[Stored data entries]
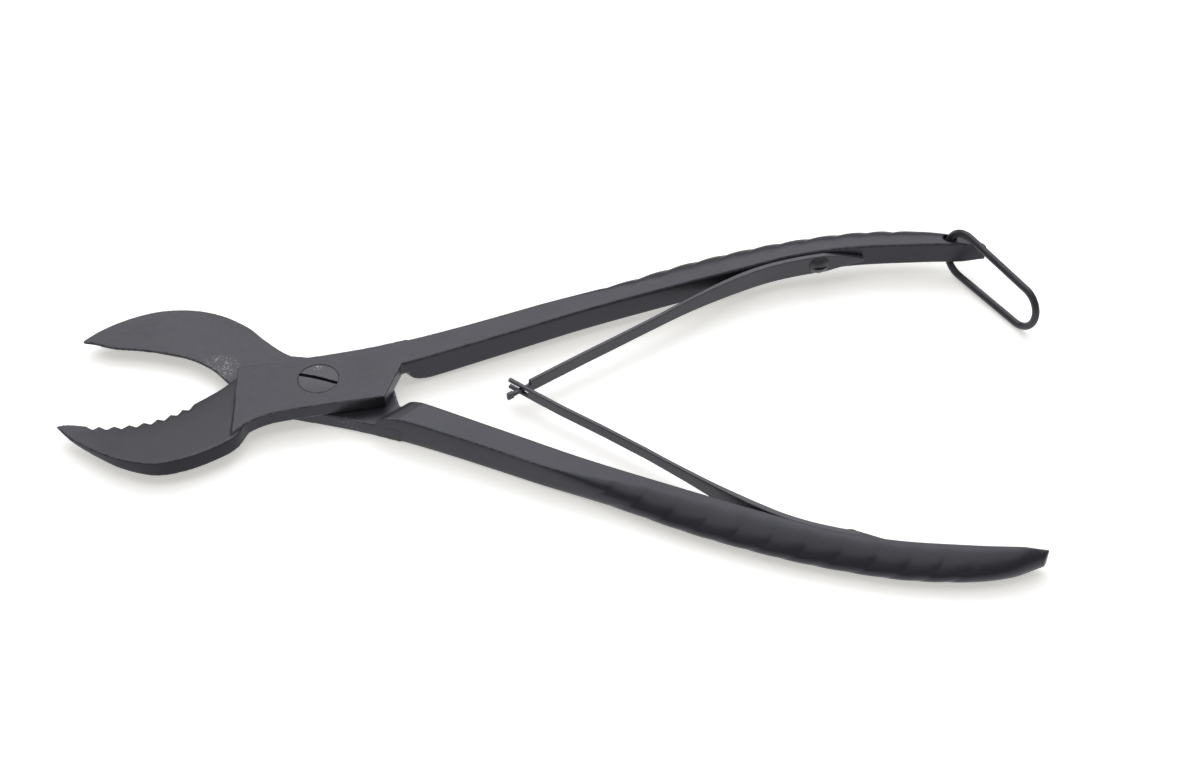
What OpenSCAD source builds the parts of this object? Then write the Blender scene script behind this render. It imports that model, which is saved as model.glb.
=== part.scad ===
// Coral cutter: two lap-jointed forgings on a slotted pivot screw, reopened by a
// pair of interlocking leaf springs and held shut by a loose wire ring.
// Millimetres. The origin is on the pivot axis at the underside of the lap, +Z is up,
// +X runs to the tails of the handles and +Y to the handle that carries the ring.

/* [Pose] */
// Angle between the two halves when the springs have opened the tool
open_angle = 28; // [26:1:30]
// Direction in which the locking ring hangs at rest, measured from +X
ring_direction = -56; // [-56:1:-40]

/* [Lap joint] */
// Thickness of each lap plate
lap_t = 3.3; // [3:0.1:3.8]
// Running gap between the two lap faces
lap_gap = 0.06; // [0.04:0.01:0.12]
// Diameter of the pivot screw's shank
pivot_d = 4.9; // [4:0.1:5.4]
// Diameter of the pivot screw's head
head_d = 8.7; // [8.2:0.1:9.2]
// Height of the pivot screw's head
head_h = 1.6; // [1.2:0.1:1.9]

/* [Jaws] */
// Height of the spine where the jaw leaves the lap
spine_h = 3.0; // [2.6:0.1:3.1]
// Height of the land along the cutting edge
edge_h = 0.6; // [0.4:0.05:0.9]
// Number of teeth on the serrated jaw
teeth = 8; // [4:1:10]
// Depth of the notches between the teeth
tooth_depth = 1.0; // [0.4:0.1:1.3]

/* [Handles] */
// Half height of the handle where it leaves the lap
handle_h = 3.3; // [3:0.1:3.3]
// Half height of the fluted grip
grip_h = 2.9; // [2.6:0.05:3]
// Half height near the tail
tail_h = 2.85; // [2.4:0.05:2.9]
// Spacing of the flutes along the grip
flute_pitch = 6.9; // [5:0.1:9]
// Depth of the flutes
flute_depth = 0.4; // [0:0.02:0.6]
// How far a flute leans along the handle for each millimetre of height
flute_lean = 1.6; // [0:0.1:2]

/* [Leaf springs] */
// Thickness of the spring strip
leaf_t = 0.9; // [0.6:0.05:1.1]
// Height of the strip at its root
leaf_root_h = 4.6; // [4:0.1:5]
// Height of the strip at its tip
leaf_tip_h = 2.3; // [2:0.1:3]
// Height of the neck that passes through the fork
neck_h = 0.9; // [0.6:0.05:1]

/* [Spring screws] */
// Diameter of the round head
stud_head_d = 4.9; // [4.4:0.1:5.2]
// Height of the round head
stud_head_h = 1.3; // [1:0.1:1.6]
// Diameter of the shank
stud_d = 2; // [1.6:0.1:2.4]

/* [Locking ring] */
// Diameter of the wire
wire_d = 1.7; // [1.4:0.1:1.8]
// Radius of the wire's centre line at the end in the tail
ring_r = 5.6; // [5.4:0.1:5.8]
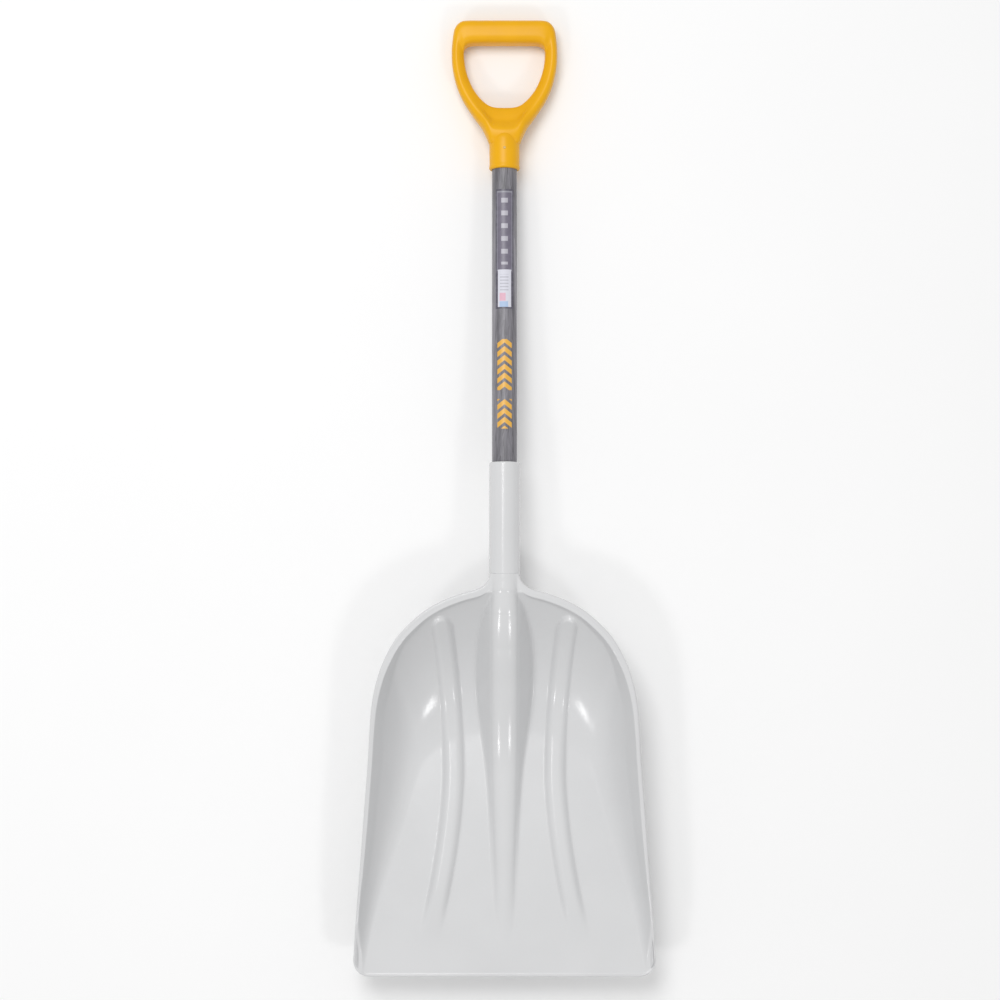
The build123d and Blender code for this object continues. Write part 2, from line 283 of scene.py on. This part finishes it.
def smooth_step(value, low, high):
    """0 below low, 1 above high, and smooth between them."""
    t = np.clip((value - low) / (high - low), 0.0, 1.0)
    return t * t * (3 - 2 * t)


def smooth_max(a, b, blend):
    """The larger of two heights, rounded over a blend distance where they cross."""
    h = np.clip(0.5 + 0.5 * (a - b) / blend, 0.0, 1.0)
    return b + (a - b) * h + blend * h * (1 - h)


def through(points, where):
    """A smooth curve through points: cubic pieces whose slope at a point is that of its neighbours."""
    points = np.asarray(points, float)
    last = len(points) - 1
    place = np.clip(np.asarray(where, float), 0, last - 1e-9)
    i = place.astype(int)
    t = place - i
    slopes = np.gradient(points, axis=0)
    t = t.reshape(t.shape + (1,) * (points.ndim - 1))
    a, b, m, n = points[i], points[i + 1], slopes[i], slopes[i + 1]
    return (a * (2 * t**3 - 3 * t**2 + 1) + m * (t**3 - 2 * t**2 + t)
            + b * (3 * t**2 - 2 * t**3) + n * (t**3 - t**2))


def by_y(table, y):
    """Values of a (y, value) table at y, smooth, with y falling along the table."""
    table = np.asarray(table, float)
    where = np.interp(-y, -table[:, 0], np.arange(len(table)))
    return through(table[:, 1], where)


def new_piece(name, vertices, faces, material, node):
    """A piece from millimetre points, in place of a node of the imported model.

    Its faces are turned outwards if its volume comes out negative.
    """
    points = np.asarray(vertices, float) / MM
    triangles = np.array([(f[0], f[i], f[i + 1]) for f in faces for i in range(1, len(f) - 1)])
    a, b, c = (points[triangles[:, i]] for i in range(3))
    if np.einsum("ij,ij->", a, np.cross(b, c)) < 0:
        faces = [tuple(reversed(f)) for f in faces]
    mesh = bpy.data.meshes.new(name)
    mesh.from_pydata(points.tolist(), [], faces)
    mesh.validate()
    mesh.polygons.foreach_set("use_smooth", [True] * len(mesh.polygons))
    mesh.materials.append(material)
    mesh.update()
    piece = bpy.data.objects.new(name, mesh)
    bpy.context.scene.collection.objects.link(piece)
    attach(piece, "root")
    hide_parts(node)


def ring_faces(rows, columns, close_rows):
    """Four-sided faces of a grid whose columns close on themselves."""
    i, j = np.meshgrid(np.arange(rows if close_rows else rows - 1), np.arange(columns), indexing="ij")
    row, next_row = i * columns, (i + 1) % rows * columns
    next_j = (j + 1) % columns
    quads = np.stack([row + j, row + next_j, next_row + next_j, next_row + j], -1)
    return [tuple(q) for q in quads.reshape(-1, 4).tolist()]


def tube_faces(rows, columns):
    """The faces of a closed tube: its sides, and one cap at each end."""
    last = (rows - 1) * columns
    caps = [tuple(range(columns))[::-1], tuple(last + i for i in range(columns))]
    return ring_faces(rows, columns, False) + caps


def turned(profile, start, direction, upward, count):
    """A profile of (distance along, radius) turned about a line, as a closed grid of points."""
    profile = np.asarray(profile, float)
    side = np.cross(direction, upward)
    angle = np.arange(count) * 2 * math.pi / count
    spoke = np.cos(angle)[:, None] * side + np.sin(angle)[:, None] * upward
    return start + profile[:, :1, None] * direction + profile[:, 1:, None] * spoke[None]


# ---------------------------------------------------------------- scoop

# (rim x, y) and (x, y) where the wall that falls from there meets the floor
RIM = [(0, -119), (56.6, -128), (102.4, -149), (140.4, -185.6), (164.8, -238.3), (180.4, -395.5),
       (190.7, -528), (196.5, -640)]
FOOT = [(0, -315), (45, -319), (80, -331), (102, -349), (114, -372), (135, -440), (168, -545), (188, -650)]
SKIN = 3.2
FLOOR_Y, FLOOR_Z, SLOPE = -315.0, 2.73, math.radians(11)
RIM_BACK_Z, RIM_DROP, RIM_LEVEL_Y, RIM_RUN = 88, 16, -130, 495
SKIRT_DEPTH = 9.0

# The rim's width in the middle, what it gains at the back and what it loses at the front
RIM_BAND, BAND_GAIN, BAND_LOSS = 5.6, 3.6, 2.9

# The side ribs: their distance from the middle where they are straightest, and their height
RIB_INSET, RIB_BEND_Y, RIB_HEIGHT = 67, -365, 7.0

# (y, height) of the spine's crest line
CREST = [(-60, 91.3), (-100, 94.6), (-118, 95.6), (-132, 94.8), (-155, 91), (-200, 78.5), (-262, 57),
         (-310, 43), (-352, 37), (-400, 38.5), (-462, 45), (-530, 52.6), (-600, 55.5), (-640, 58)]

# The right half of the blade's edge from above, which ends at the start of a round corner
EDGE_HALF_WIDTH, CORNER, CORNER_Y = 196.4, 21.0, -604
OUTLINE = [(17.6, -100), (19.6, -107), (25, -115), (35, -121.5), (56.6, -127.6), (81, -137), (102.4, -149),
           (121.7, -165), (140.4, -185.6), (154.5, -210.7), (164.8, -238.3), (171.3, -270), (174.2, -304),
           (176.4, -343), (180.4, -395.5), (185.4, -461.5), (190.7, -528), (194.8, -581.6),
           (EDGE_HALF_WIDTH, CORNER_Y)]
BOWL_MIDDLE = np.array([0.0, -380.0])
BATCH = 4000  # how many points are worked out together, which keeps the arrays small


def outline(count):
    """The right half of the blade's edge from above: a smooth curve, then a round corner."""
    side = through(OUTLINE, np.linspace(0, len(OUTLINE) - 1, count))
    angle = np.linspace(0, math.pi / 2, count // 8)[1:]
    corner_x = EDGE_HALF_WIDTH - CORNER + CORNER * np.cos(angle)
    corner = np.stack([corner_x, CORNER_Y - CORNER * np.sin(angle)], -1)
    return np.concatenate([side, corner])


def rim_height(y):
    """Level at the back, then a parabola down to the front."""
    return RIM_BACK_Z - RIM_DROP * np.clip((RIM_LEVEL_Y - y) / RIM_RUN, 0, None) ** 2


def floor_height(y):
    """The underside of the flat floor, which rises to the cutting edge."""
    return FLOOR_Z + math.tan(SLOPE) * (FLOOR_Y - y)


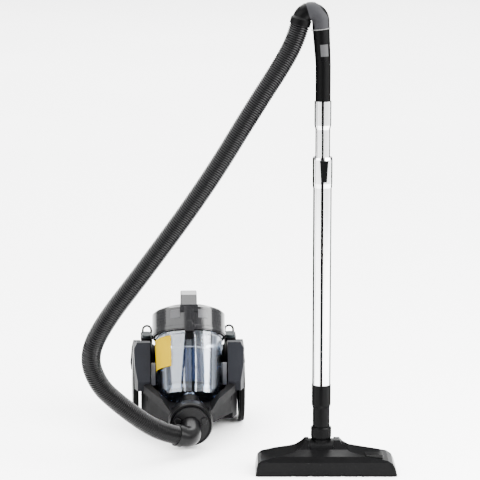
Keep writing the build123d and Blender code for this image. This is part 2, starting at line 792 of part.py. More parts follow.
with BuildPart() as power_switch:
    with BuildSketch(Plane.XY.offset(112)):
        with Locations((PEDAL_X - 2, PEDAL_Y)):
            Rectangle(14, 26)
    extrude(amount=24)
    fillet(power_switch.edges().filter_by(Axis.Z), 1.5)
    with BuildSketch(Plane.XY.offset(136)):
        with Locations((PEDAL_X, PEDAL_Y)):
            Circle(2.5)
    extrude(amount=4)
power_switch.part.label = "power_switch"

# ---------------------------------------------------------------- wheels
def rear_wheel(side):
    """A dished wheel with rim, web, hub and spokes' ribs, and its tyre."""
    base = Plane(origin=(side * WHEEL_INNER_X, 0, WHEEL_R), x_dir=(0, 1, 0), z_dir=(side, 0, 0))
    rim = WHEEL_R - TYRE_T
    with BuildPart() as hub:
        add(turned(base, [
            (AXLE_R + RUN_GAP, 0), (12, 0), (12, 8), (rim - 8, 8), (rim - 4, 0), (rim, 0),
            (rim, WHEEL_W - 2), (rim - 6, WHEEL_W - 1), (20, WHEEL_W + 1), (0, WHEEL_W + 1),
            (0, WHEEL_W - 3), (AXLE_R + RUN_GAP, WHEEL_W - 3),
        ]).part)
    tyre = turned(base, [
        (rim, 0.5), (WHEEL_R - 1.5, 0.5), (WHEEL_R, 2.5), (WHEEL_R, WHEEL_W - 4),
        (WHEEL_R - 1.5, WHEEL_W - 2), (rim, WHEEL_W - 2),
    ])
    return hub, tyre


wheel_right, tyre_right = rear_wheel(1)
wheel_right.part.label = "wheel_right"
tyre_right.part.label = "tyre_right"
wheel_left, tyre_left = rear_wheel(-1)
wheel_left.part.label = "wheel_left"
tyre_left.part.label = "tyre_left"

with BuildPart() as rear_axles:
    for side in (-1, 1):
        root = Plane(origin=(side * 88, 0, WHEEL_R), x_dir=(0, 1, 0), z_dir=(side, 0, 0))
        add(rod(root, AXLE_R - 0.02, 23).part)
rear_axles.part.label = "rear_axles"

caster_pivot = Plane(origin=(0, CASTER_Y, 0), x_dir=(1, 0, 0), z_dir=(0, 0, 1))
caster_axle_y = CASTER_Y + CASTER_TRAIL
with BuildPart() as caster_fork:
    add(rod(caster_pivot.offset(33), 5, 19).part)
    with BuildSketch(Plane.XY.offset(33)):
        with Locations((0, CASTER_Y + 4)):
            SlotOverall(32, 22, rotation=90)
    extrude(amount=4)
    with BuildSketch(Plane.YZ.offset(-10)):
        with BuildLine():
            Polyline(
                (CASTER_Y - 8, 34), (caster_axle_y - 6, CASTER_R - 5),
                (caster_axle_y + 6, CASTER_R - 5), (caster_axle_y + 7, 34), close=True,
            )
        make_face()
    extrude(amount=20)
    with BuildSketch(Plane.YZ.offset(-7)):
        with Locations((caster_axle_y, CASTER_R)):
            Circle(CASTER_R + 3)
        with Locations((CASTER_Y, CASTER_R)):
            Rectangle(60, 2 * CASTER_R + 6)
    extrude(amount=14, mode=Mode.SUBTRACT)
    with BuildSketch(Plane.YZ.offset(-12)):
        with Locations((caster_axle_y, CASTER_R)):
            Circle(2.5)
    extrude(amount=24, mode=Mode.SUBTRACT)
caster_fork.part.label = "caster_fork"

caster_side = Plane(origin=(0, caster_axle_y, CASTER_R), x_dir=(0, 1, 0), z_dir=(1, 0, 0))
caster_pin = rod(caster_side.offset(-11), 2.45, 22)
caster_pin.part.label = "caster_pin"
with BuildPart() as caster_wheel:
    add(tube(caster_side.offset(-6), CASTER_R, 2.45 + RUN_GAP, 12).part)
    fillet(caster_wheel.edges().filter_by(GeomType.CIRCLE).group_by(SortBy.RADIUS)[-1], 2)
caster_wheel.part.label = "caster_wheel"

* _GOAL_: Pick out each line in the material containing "that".

* _EXERCISE SOLUTION_:
What OpenSCAD source builds the parts of this object? Then write the Blender scene script behind this render. It imports that model, which is saved as model.glb.
// +X runs to the tails of the handles and +Y to the handle that carries the ring.
// Height of the neck that passes through the fork
    """A smooth curve through points: cubic pieces whose slope at a point is that of its neighbours."""
# (rim x, y) and (x, y) where the wall that falls from there meets the floor